GIVEN EXERCISE |
Please find all lines in the data that hold the string "record" and copy them.

PROVIDED MATERIAL |

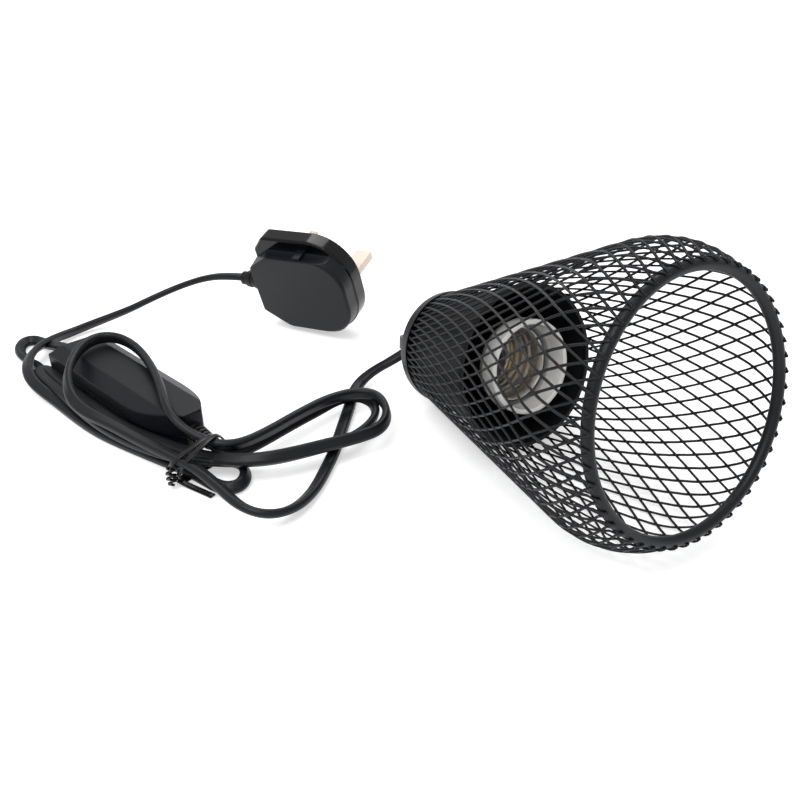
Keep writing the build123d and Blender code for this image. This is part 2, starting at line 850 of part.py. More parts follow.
waist_depth = plug_depth - plug_rim
with BuildPart() as plug_cover:
    with BuildSketch(plug_level(0)):
        with BuildLine():
            nosed_outline(
                hand_length,
                hand_width,
                hand_nose_width,
                hand_nose_length,
                nose_round,
                hand_shoulder_round,
                hand_round,
            )
        make_face()
    with BuildSketch(plug_level(waist_depth)):
        with BuildLine():
            nosed_outline(
                hand_length,
                hand_width + hand_flare,
                hand_nose_width + hand_flare,
                hand_nose_length,
                nose_round,
                hand_shoulder_round,
                hand_round + hand_flare / 4,
            )
        make_face()
    loft()
    chamfer(plug_cover.faces().sort_by(Axis(plug.origin, plug.z_dir))[0].edges(), 0.9)
    scoop_drop = hand_width / 2 + grip_scoop_radius - grip_scoop_depth
    with BuildSketch(Plane(origin=plug.origin, x_dir=plug.y_dir, z_dir=plug.x_dir)):
        with Locations((scoop_drop, waist_depth * 0.55), (-scoop_drop, waist_depth * 0.55)):
            Circle(grip_scoop_radius)
    extrude(amount=hand_length + 5, mode=Mode.SUBTRACT)
    with BuildSketch(plug_level(0.9)):
        with Locations((28.0, 0)):
            Rectangle(grip_ridge, hand_width)
    extrude(amount=waist_depth - 0.9)
plug_cover.part.label = "plug_cover"
export_step(plug_cover.part, "parts/plug_cover.step")

line_places = [(line_place, line_spread / 2), (line_place, -line_spread / 2)]
with BuildPart() as plug_base:
    with BuildSketch(plug_level(waist_depth)):
        with BuildLine():
            nosed_outline(
                rim_length,
                rim_width,
                rim_nose_width,
                rim_nose_length,
                nose_round,
                rim_shoulder_round,
                rim_round,
            )
        make_face()
    extrude(amount=plug_rim)
    chamfer(plug_base.faces().sort_by(Axis(plug.origin, plug.z_dir))[0].edges(), 0.8)
    with BuildSketch(plug_level(plug_depth)):
        with Locations((carrier_place, 0)):
            Rectangle(carrier_size[0] + 2 * carrier_clearance, carrier_size[1] + 2 * carrier_clearance)
    extrude(amount=-carrier_depth - carrier_clearance, mode=Mode.SUBTRACT)
    with BuildSketch(plug_level(plug_depth)):
        with Locations((earth_place, 0)):
            Rectangle(earth_size[0] + 2 * pin_clearance, earth_size[1] + 2 * pin_clearance)
        with Locations(*line_places):
            Rectangle(line_size[0] + 2 * pin_clearance, line_size[1] + 2 * pin_clearance)
    extrude(amount=-pin_seat, mode=Mode.SUBTRACT)
plug_base.part.label = "plug_base"
export_step(plug_base.part, "parts/plug_base.step")


# Pins seated in the rim; the two line pins have a sleeve next to the face.
with BuildPart() as earth_pin:
    with BuildSketch(plug_level(plug_depth - pin_seat)):
        with Locations((earth_place, 0)):
            Rectangle(*earth_size)
    extrude(amount=pin_seat + earth_length)
    chamfer(earth_pin.faces().sort_by(Axis(plug.origin, plug.z_dir))[-1].edges(), pin_tip)
earth_pin.part.label = "earth_pin"
export_step(earth_pin.part, "parts/earth_pin.step")

with BuildPart() as live_pin:
    with BuildSketch(plug_level(plug_depth - pin_seat)):
        with Locations(line_places[0]):
            Rectangle(line_size[0] - 2 * sleeve_wall, line_size[1] - 2 * sleeve_wall)
    extrude(amount=pin_seat + sleeve_length)
    with BuildSketch(plug_level(plug_depth + sleeve_length)):
        with Locations(line_places[0]):
            Rectangle(*line_size)
    extrude(amount=line_length - sleeve_length)
    chamfer(live_pin.faces().sort_by(Axis(plug.origin, plug.z_dir))[-1].edges(), pin_tip)
live_pin.part.label = "live_pin"
export_step(live_pin.part, "parts/live_pin.step")

with BuildPart() as neutral_pin:
    with BuildSketch(plug_level(plug_depth - pin_seat)):
        with Locations(line_places[1]):
            Rectangle(line_size[0] - 2 * sleeve_wall, line_size[1] - 2 * sleeve_wall)
    extrude(amount=pin_seat + sleeve_length)
    with BuildSketch(plug_level(plug_depth + sleeve_length)):
        with Locations(line_places[1]):
            Rectangle(*line_size)
    extrude(amount=line_length - sleeve_length)
    chamfer(neutral_pin.faces().sort_by(Axis(plug.origin, plug.z_dir))[-1].edges(), pin_tip)
neutral_pin.part.label = "neutral_pin"
export_step(neutral_pin.part, "parts/neutral_pin.step")

with BuildPart() as pin_sleeves:
    with BuildSketch(plug_level(plug_depth - pin_seat)):
        with Locations(*line_places):
            Rectangle(*line_size)
            Rectangle(line_size[0] - 2 * sleeve_wall, line_size[1] - 2 * sleeve_wall, mode=Mode.SUBTRACT)
    extrude(amount=pin_seat + sleeve_length)
pin_sleeves.part.label = "pin_sleeves"
export_step(pin_sleeves.part, "parts/pin_sleeves.step")


# Fuse carrier in the pin face, with a slot to lift it by.
with BuildPart() as fuse_carrier:
    with BuildSketch(plug_level(plug_depth)):
        with Locations((carrier_place, 0)):
            Rectangle(*carrier_size)
    extrude(amount=-carrier_depth)
    with BuildSketch(plug_level(plug_depth)):
        with Locations((carrier_place, carrier_size[1] / 2 - 2.0)):
            Rectangle(carrier_size[0] * 0.6, 1.2)
    extrude(amount=-0.8, mode=Mode.SUBTRACT)
fuse_carrier.part.label = "fuse_carrier"
export_step(fuse_carrier.part, "parts/fuse_carrier.step")


# Collar where the cord leaves the plug.
collar_centre = plug.origin + plug.z_dir * (plug_depth / 2)
collar_plane = Plane(origin=collar_centre, x_dir=-plug.x_dir, z_dir=plug.y_dir)
collar_steps = [
    (0, 0),
    (0, collar_radius),
    (collar_length * 0.3, collar_radius),
    (collar_length * 0.34, collar_radius - 0.9),
    (collar_length * 0.5, collar_radius - 0.9),
    (collar_length * 0.54, collar_radius - 0.4),
    (collar_length * 0.72, collar_radius - 0.5),
    (collar_length * 0.76, collar_end_radius - 0.3),
    (collar_length * 0.86, collar_end_radius - 0.3),
    (collar_length * 0.9, collar_end_radius),
    (collar_length, collar_end_radius),
    (collar_length, 0),
]
with BuildPart() as plug_collar:
    with BuildSketch(collar_plane):
        Polygon(*collar_steps, align=None)
    revolve(axis=Axis(collar_plane.origin, collar_plane.x_dir))
plug_collar.part.label = "plug_collar"
export_step(plug_collar.part, "parts/plug_collar.step")


# Plug cord, from the collar round to the left end of the bundle.
collar_exit = collar_plane.origin + collar_plane.x_dir * (collar_length + 0.05)
collar_turn = collar_plane.origin + collar_plane.x_dir * (collar_length + 9.0)
plug_route = [
    (collar_exit.X, collar_exit.Y, collar_exit.Z),
    (collar_turn.X, collar_turn.Y, collar_turn.Z),
    (-191.9, -54.4, 18.8),
    (-199.6, -65.9, 14.9),
    (-203.9, -79.0, 10.1),
    (-204.8, -93.0, 5.8),
    (-201.4, -107.4, 4.2),
    (-196.6, -120.0, 5.2),
    (-191.0, -130.6, 7.8),
    (-183.4, -140.6, 8.0),
    (-171.3, -147.1, 6.8),
]
plug_radii = bend_radii(plug_route)
with BuildPart() as plug_cord:
    with BuildLine() as plug_line:
        FilletPolyline(*plug_route, radius=plug_radii)
    with BuildSketch(Plane(origin=plug_line.line @ 0, z_dir=plug_line.line % 0)):
        Circle(cord_thickness / 2)
    sweep()
plug_cord.part.label = "plug_cord"
export_step(plug_cord.part, "parts/plug_cord.step")
tell_cord("plug cord", plug_line, plug_radii)
print("guard centre", round(centre_x, 3), round(centre_height, 3), "lies at", round(degrees(lie_angle), 3))
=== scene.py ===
import json
import bpy
import numpy as np
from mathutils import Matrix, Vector


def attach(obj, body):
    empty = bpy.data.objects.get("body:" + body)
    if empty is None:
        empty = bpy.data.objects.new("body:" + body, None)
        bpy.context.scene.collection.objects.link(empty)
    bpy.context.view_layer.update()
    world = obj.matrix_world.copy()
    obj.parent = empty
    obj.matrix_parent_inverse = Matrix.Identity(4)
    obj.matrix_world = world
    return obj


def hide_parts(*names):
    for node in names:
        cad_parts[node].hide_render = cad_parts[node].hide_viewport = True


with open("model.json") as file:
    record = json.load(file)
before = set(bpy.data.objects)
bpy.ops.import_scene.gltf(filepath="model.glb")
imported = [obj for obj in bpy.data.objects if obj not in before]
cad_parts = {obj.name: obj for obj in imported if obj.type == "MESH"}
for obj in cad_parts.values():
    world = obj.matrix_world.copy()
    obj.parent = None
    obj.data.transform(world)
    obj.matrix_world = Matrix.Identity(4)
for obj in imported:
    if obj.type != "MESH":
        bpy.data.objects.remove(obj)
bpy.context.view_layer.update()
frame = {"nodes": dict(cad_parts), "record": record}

mm = 0.001
nodes = frame["nodes"]
print("frame loaded:", len(nodes), "nodes")


def addObject(name, data):
    made = bpy.data.objects.new(name, data)
    bpy.context.scene.collection.objects.link(made)
    return made


def aimObject(item, place, target):
    item.location = place
    item.rotation_mode = "QUATERNION"
    item.rotation_quaternion = (Vector(target) - Vector(place)).to_track_quat("-Z", "Y")


# The camera stands where the picture was taken, a little above the table.
view = {
    "eye": (0.1929, -0.1834, 0.1722), "target": (-0.0595, -0.01985, 0.0),
    "lens": 36.9, "sensor": 36.0, "nearest": 0.01,
}


def makeCamera():
    camera = addObject("camera", bpy.data.cameras.new("camera"))
    aimObject(camera, view["eye"], view["target"])
    camera.data.lens = view["lens"]
    camera.data.sensor_width = view["sensor"]
    camera.data.clip_start = view["nearest"]
    bpy.context.scene.camera = camera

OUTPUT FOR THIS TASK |
    record = json.load(file)
frame = {"nodes": dict(cad_parts), "record": record}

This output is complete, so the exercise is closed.